Drake had observed throughout his life the operation of both salt wells and the artesian water wells employed in New York and Pennsylvania. He concluded that oil could be extracted from below the surface of the earth in the vicinity of Oil Creek using similar drilling methods. It is a remarkable aspect of Drake's efforts that he was not highly educated, nor had he any particular training or experience in geology or oil exploration.
In the spring of 1859, Drake assembled a crew to assist him, secured his equipment, and set to work to confirm his oil extraction theory. Using a 6-horse-power (4,500-watt) steam engine, a custom built drill, and a stationary boiler, Drake and his men began to drill into the earth at a rate of 3 feet (0.9 meter) per day. There was widespread incredulity regarding what was perceived as Drake's folly—the notion that oil could be extracted by drill seemed impossible.
Problems with seeping groundwater and quick-sand impeded the progress of the drilling, as the drill hole would become flooded, causing the edge of the drilling pit to collapse. Drake hit upon an ingenious solution—a cast iron pipe which was driven 32 feet (9.8 meters) into the earth, with the drill bit inserted inside the pipe so as to be unaffected by flooding water or sand.
On August 26, 1859, Drake's crew completed their work for that day—the drill had passed 69 feet (21 meters) into the ground. When work commenced on August 27, oil was found near the top of the drilling tube, and Drake was proven right—he was then the first person to successfully drill for oil. The original Drake well is believed to have produced crude oil at a rate of between 8 to 10 barrels (320 to 400 gallons, or 1,200 to 1,500 liters) per day, and it continued in production for approximately two years.
The discovery of oil in large quantities in Pennsylvania spurred the creation of a hugely profitable industry. It is one of the ironies of nineteenth-century American capitalism that Drake never profited to any great degree from his revolutionary discovery—he had failed to patent his drilling mechanism, and he was bankrupted a few years after his oil strike at Titusville. Drake died a poor man in 1880.
EDWIN L. DRAKE STRIKES OIL IN TITUSVILLE, PENNSYLVANIA
See primary source image.
The oil well established by Drake at Titusville in 1859 sparked a revolution, the echoes of which continue to sound across the world to this day. In the short term, western Pennsylvania became a magnet for other, more ambitious, and commercially minded men who sought to push this nascent industry forward.
By the 1880s, the commercial viability of oil exploration first proven by Edwin Drake had grown inexorably into the development of the forerunner of the modern petroleum industry.

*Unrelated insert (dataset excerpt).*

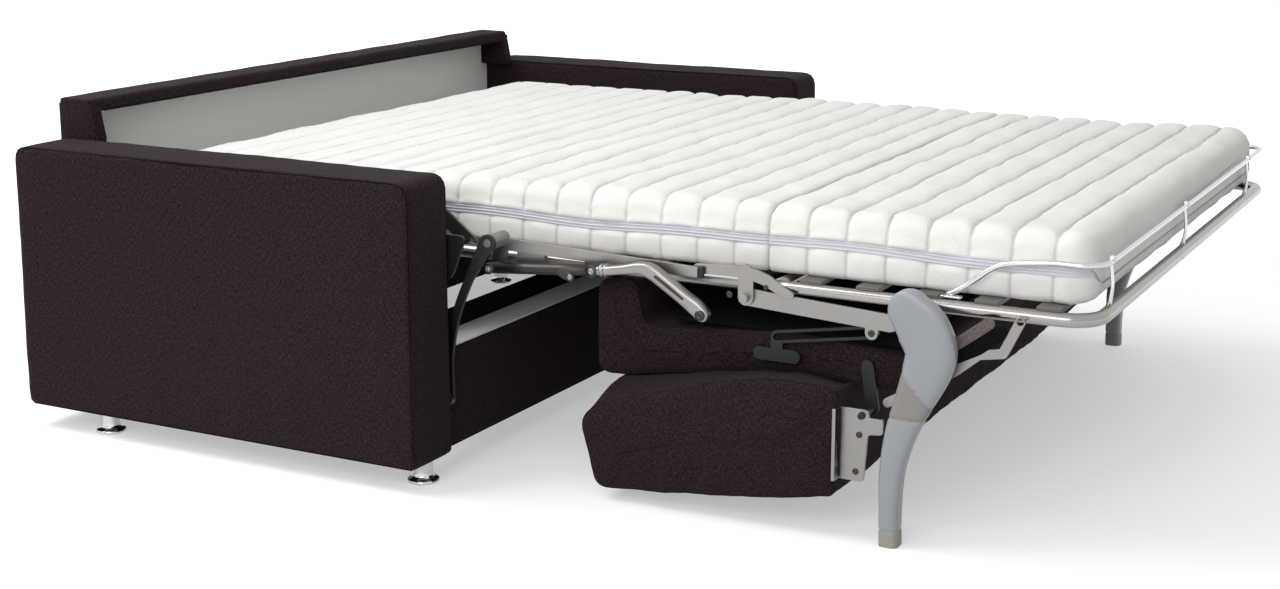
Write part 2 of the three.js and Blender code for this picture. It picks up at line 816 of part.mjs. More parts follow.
// Drive tube and bent arm beside the bed
function buildDriveArms() {
  const tubeHeight = 22;
  const lugInner = armTubeInner;
  const lugOuter = (armTubeInner + armTubeOuter) / 2 - clearance / 2;
  const share = 0.76;
  const neckY = drivePivotY + (elbowPivotY - drivePivotY) * share;
  const neckZ = drivePivotZ + (elbowPivotZ - drivePivotZ) * share;
  const tube = join([
    strap(drivePivotY, drivePivotZ, neckY, neckZ, tubeHeight, armTubeInner, armTubeOuter),
    strap(neckY, neckZ, elbowPivotY, elbowPivotZ, tubeHeight, lugInner, lugOuter),
    pin(elbowPivotY, elbowPivotZ, pinRadius, lugOuter - clearance, armTubeOuter),
  ]).subtract(pin(drivePivotY, drivePivotZ, pinRadius + runningGap,
    armTubeInner - overrun, armTubeOuter + overrun));
  addPair('drive_tube', tube, darkSteel);

  const armWidthThick = 29;
  const armWidthEnd = 34;
  const ringDepth = 16;
  const reachY = armEndY - elbowPivotY;
  const reachZ = elbowPivotZ - armEndZ;
  const routeShares = [[0, 0], [0.16, -0.02], [0.38, -0.36], [0.55, -0.12], [0.72, 0.25], [1, 1]];
  const route = routeShares.map(([along, drop]) => [
    elbowPivotY + reachY * along,
    elbowPivotZ - reachZ * drop,
  ]);
  const widths = [0.8, 1, 1, 1, 0.95, 1].map((share) => armWidthThick * share);
  const bent = plate(ribbon(route, widths, 20), armTubeInner, armTubeOuter);
  const ring = plate(disc(route[1][0] - ringDepth / 2, route[1][1], armWidthEnd / 2), armTubeInner, armTubeOuter);
  const fork = block(
    armTubeInner - overrun,
    lugOuter + clearance,
    route[1][0] + ringDepth / 2,
    elbowPivotY + armWidthThick,
    elbowPivotZ - armWidthThick,
    elbowPivotZ + armWidthThick,
  );
  const relief = plate(disc(elbowPivotY, elbowPivotZ, tubeHeight / 2 + 2 * runningGap),
    armTubeInner - overrun, lugOuter + clearance);
  const relief2 = plate(disc(neckY, neckZ, tubeHeight / 2 + 4 * runningGap), armTubeInner - overrun,
    armTubeOuter + overrun);
  const arm = join([bent, ring])
    .subtract(fork)
    .subtract(relief)
    .subtract(relief2)
    .subtract(pin(elbowPivotY, elbowPivotZ, pinRadius + runningGap,
      armTubeInner - overrun, armTubeOuter + overrun));
  addPair('bent_arm', arm, satinSteel);
}

// Flat bars and arched fold plates of the foot part
function buildFoldPlates() {
  const barWidth = 32;
  const kneeReach = 54;
  const kneeDrop = 33;
  const barKneeY = legPivotY + kneeReach;
  const barKneeZ = legPivotZ - kneeDrop;
  const bar = join([
    strap(barPinY, barPinZ, barKneeY, barKneeZ, barWidth, barInner, barOuter),
    strap(barKneeY, barKneeZ, legPivotY, legPivotZ, barWidth, barInner, barOuter),
    pin(legPivotY, legPivotZ, bigPinRadius, barOuter - clearance, legOuter - coverThickness - 4 * clearance),
    strap(slidePinY, barKneeZ, slidePinY, slidePinZ, slideBand, barInner, barOuter),
    pin(slidePinY, slidePinZ, pinRadius, seatHalf + 2 * clearance, barInner + clearance),
  ]);
  addPair('flat_bar', bar, satinSteel);

  const archShares = [[-1.1, 0.95], [-0.65, 0.98], [-0.2, 1.02], [0.35, 0.85], [0.8, 0.42], [1, 0.3]];
  const archWidth = 22;
  const archWidthShares = [0.82, 0.86, 0.93, 1, 0.82, 0.55];
  const archHalf = 88;
  const archRise = 46;
  const arch = ribbon(
    archShares.map(([along, up]) => [barPinY - archHalf * along, barPinZ + archRise * up]),
    archWidthShares.map((share) => archWidth * share),
    14,
  );
  const plateBody = join([
    plate(arch, plateInner, plateOuter),
    strap(barPinY, barPinZ, barPinY, barPinZ + archRise, 2 * bossRadius, plateInner, plateOuter),
    pin(barPinY, barPinZ, bigPinRadius, plateOuter - clearance, rivetOuter - rivetReach / 2),
  ]);
  addPair('fold_plate', plateBody, satinSteel);
}

// Seat cushion with its lobe, seat board, slotted runners and hinge brackets
function buildSeat() {
  const outline = rounded([
    [seatRearY - seatCrown, seatBottomRear + seatCrown],
    [seatRearY - seatCrown, lobeTop - seatCrown],
    [seatRearY - lobeDepth, lobeTop - seatCrown],
    [seatRearY - lobeDepth - seatCorner, seatTop - seatCrown],
    [seatFrontY + seatCrown, seatTop - seatCrown],
    [seatFrontY + seatCrown, seatTop - seatNoseDepth],
    [seatFrontY + seatNose, seatBottomFront + seatCrown],
    [seatRearY - seatArch, seatBottomMiddle + seatCrown],
  ], seatCorner, 5);
  const stations = [
    [0, -seatCorner * 0.55],
    [seatCorner * 0.12, -seatCorner * 0.28],
    [seatCorner * 0.4, -seatCorner * 0.08],
    [seatCorner, 0],
    [seatHalf / 4, seatCrown * 0.6],
    [seatHalf / 2, seatCrown * 0.9],
    [seatHalf, seatCrown],
  ];
  add('seat_cushion', softLoft(outline, seatHalf, stations), upholstery);
  const padMiddle = (seatBottomRear + lobeTop) / 2;
  const padStretch = (lobeTop - seatBottomRear) / (lobeTop - seatBottomRear - 2 * seatCrown);
  const padTop = padMiddle + (seatTop - seatCrown - padMiddle) * padStretch;
  add('seat_board', block(
    -seatHalf + boardInset,
    seatHalf - boardInset,
    seatFrontY + boardInset,
    seatRearY - lobeDepth - 3 * boardInset,
    padTop + clearance,
    padTop + clearance + boardThickness,
  ), blackTrim);

  const tabInner = seatHalf + clearance;
  const tabOuter = tabInner + plateThickness;
  const slideEndY = slidePinY + slideReach;
  const slideEndZ = slidePinZ - slideRise;
  const slotWidth = 2 * (pinRadius + runningGap);
  const runner = join([
    strap(slidePinY, slidePinZ, slideEndY, slideEndZ, slideBand, tabInner, tabOuter),
    strap(slideEndY, slideEndZ, slideEndY, slideEndZ - bracketWidth, slideBand, tabInner, tabOuter),
    strap(slideEndY + bracketWidth, slideEndZ - bracketWidth, slideEndY - bracketWidth, slideEndZ - bracketWidth,
      slideBand, tabInner, tabOuter),
  ]).subtract(strap(slidePinY, slidePinZ, slideEndY, slideEndZ, slotWidth, tabInner - overrun, tabOuter + overrun));
  addPair('seat_runner', runner, darkSteel);

  const hingeTab = join([
    strap(backHingeY + bracketWidth / 3, backHingeZ + bracketWidth * 2.2, backHingeY, backHingeZ,
      bracketWidth * 0.7, tabInner, tabOuter),
    pin(backHingeY, backHingeZ, pinRadius, tabOuter - clearance, legOuter),
  ]);
  addPair('hinge_bracket', hingeTab, darkSteel);
}

// Backrest cushion and its hinge plates
function buildBackrest() {
  const outline = rounded([
    [backRearY - backCrown, backLowRear + backCrown],
    [backRearY + backRearLean - backCrown, backRearHigh - backCrown],
    [backRearY - backRearSlope, backRearTop - backCrown],
    [backFrontY + backShoulder, backTopZ - backCrown],
    [backFrontY + backCrown, backTopZ - backCrown],
    [backFrontY + backCrown, backLowFront + backCrown],
  ], backCorner, 5);
  const stations = [
    [0, -backCorner * 0.55],
    [backCorner * 0.12, -backCorner * 0.28],
    [backCorner * 0.4, -backCorner * 0.08],
    [backCorner, 0],
    [backHalf / 4, backCrown * 0.6],
    [backHalf / 2, backCrown * 0.9],
    [backHalf, backCrown],
  ];
  add('backrest_cushion', softLoft(outline, backHalf, stations), upholstery);

  const webOuter = legOuter - plateThickness;
  const webInner = webOuter - plateThickness;
  const top = backHingeZ + hingePlateWidth / 3;
  const faceY = backFrontY + backCrown - 2 * clearance;
  const frontY = backHingeY - hingePlateWidth / 3;
  const bottom = top - hingePlateHeight;
  const hingeArmReach = 40;
  const armEnd = backHingeY - hingeArmReach;
  const web = plate(rounded([
    [faceY, bottom],
    [faceY, top],
    [frontY, top],
    [frontY, top - hingeArmHeight / 2],
    [armEnd, top - hingeArmHeight / 2],
    [armEnd, top - hingeArmHeight * 1.5],
    [frontY, top - hingeArmHeight * 1.6],
    [frontY + hingeLeaf, bottom],
  ], hingeLeaf, 2), webInner, webOuter);
  const leaf = block(webInner, webOuter + hingeLeafWidth - plateThickness, faceY - hingeLeaf, faceY, bottom, top);
  const hinge = join([web, leaf]).subtract(pin(backHingeY, backHingeZ, pinRadius + runningGap,
    webInner - overrun, webOuter + overrun));
  addPair('backrest_plate', hinge, satinSteel);
}

// Legs: a bowed blade, its outer cover above the seam and the foot cap
function buildLegs() {
  const routeShares = [
    [0, 0], [0.003, 0.14], [-0.002, 0.295], [-0.031, 0.441], [-0.076, 0.566],
    [-0.123, 0.692], [-0.138, 0.776], [-0.104, 0.856], [-0.053, 0.918],
  ];
  const widthShares = [0.383, 0.388, 0.452, 0.574, 0.702, 0.894, 0.979, 1, 0.81];
  const route = routeShares.map(([y, z]) => [legFootY + legHeight * y, legHeight * z]);
  const widths = widthShares.map((share) => legWidth * share - 2 * legEdge);
  const blade = plate(ribbon(route, widths, 22, true), legInner, legOuter, legEdge, 2);
  const floor = block(legInner - overrun, legOuter + overrun, legFootY - legWidth, legFootY + legWidth,
    -legWidth, 0);
  const standing = blade.subtract(floor);
  const seamShares = [
    [0.16, 1.1], [0.16, 0.8], [-0.07, 0.757], [-0.104, 0.727], [-0.149, 0.63], [-0.167, 0.563],
    [-0.3, 0.563], [-0.3, 1.1],
  ];
  const seam = seamShares.map(([y, z]) => [legFootY + legHeight * y, legHeight * z]);
  const split = legOuter - coverThickness;
  const cover = standing.intersect(plate(seam, split, legOuter + overrun));
  const coverRoom = plate(seam, split - clearance, legOuter + overrun);
  const capRoom = block(legInner - overrun, legOuter + overrun, legFootY - legWidth, legFootY + legWidth,
    -overrun, legCapHeight);
  const cap = standing.intersect(capRoom);
  const core = standing
    .subtract(coverRoom)
    .subtract(capRoom.translate([0, 0, clearance]))
    .subtract(pin(legPivotY, legPivotZ, bigPinRadius + runningGap,
      legInner - overrun, split - 3 * clearance));
  addPair('leg_core', core, legGrey);
  addPair('leg_cover', cover, legGrey);
  addPair('leg_cap', cap, capGrey);
}

// Bent rear struts under the foot part
function buildStruts() {
  const strutWidth = 17;
  const reachY = strutPivotY - strutEndY;
  const reachZ = strutPivotZ - strutEndZ;
  const routeShares = [[1, 1], [0.48, 0.58], [0.3, 0.38], [0.12, 0.34], [0, 0]];
  const points = routeShares.map(([y, z]) => [strutPivotY - reachY * y, strutPivotZ - reachZ * z]);
  const bars = [];
  for (let i = 0; i + 1 < points.length; i += 1) {
    bars.push(strap(...points[i], ...points[i + 1], strutWidth, plateInner, plateOuter));
  }
  const strut = join(bars).subtract(pin(strutPivotY, strutPivotZ, pinRadius + runningGap,
    plateInner - overrun, plateOuter + overrun));
  addPair('rear_strut', strut, satinSteel);
}

// Wire bail that keeps the mattress at the foot end, with its clips on the frame tube
function buildBail() {
  const sideX = tubeX - bailInset;
  const endY = footTubeY - bailReach + bailRadius;
  const start = tubeTop + clearance;
  const rise = bailTop - start;
  const sideShares = [[0, 0.12], [0, 0.32], [0.1, 0.62], [0.16, 0.8], [0.22, 0.9], [0.32, 0.95]];
  const run = endY - bailStartY;
  const bend = footTubeBend;
  const route = sideShares.map(([along, up]) => [sideX, bailStartY + run * along * 1.2, start + rise * up]);
  for (let s = 0; s <= capSteps; s += 1) {
    const turn = (Math.PI / 2) * (s / capSteps);
    route.push([
      sideX - bend + bend * Math.cos(turn),
      endY + bend - bend * Math.sin(turn),
      bailTop,
    ]);
  }
  const whole = [...route, ...route.slice().reverse().map(([x, y, z]) => [-x, y, z])];
  const wire = routeTube(whole.slice(1, -1), bailRadius, 8);
  const footHeight = sideShares[1][1] * rise + bailRadius;
  const foot = block(sideX - bailRadius, sideX + 2 * bailRadius, bailStartY - 3 * bailRadius,
    bailStartY + bailRadius, start, start + footHeight);
  const clipXs = [-bedHalf * 0.93, -bedHalf * 0.13, bedHalf * 0.75];
  const clips = clipXs.map((x) => block(x - clipWidth / 2, x + clipWidth / 2,
    endY - clipThickness / 2, endY + clipThickness / 2, start, bailTop));
  add('retaining_bail', join([wire, foot, foot.mirror([1, 0, 0]), ...clips]), chrome);
}

buildArms();
buildBack();
buildRails();
buildFeet();
buildLift();
buildMattress();
buildFrames();
buildSideRails();
buildDriveArms();
buildFoldPlates();
buildSeat();
buildBackrest();
buildLegs();
buildStruts();
buildBail();

// Move the part so that its middle lies at Y zero
const reach = footTubeY - tubeRadius;
for (const mesh of group.children) mesh.geometry.translate(0, -reach / 2, 0);

export default group;
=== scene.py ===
"""Sleeper sofa with its bed pulled out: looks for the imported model, in metres.

Shapes are written with Y counted from the rear wall, negative toward the front.
put() moves them into the frame, whose origin lies SHIFT in front of the wall.
"""

import math

import bpy
import numpy as np
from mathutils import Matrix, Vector


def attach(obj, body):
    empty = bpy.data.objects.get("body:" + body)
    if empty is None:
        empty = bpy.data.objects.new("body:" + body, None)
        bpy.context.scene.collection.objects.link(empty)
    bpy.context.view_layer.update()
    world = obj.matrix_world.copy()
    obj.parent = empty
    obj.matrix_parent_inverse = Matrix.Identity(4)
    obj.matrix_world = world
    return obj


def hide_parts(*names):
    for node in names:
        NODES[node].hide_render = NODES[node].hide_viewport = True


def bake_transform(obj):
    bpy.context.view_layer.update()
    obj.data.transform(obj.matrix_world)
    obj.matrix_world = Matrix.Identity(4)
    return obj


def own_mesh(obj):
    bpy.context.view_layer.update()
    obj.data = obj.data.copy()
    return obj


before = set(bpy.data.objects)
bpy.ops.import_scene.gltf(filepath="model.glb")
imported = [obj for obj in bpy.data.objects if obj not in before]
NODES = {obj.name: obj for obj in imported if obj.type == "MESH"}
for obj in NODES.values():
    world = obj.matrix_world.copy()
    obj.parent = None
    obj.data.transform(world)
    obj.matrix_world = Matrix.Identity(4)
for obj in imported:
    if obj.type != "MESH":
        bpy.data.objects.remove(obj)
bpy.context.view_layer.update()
SHIFT = 1.1
SIDES = (("left", -1), ("right", 1))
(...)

Greater quantities of oil through drilled wells led to both research into refinery techniques as well as a seeking out of other equally viable oil fields. As crude oil began to be recognized as being capable of having a multitude of useful commercial products contained within it—including gasoline—oil refining became a sophisticated, multifaceted process. It was the creation of the tremendous variety of petroleum products that was poised to alter the entire commercial structure of the world, primarily through the development of an efficient, gasoline-powered internal combustion engine. The early American petroleum industry, rooted in the sale of lamp oil and Drake's first well in Titusville, had become a world Colossus by the end of the century.
Drake's drilling techniques, revolutionary in 1859, remain the base standard for underground oil extraction today. Oil drilling has evolved from Drake's crude structure pictured here into an industry with the capability to drill many miles below the earth's surface, on land and by sea-anchored platforms—Drake's idea to drive a watertight housing into the earth in which the protected drill would operate is the essential principle at play in modern oil drilling operations.
As the Pennsylvania oil fields were the subject of an oil rush following Drake's discovery, other early oil drillers sought other fertile ground. Oil was discovered in California in Kern County in 1861, and the first great Texas oil find was identified in 1901.
It has been hypothesized by naturalists that the Drake oil well may have been a factor in saving the sperm whale from extinction. The whaling industry, based in the northeastern United States, sent its ships around the globe, seeking sperm whales to kill for their oil, which was primarily used as lamp fuel. It is believed that by the 1850s the sperm whale had been hunted close to extinction; Melville's "Moby Dick," the classic whaling saga written in 1851, is a stirring testament to the whale hunt and its utter relentlessness. Sperm oil was very expensive by the standards of Drake's time, and the availability of cheaper petroleum products with the commercialization of the oil industry helped to bring an end to commercial whaling.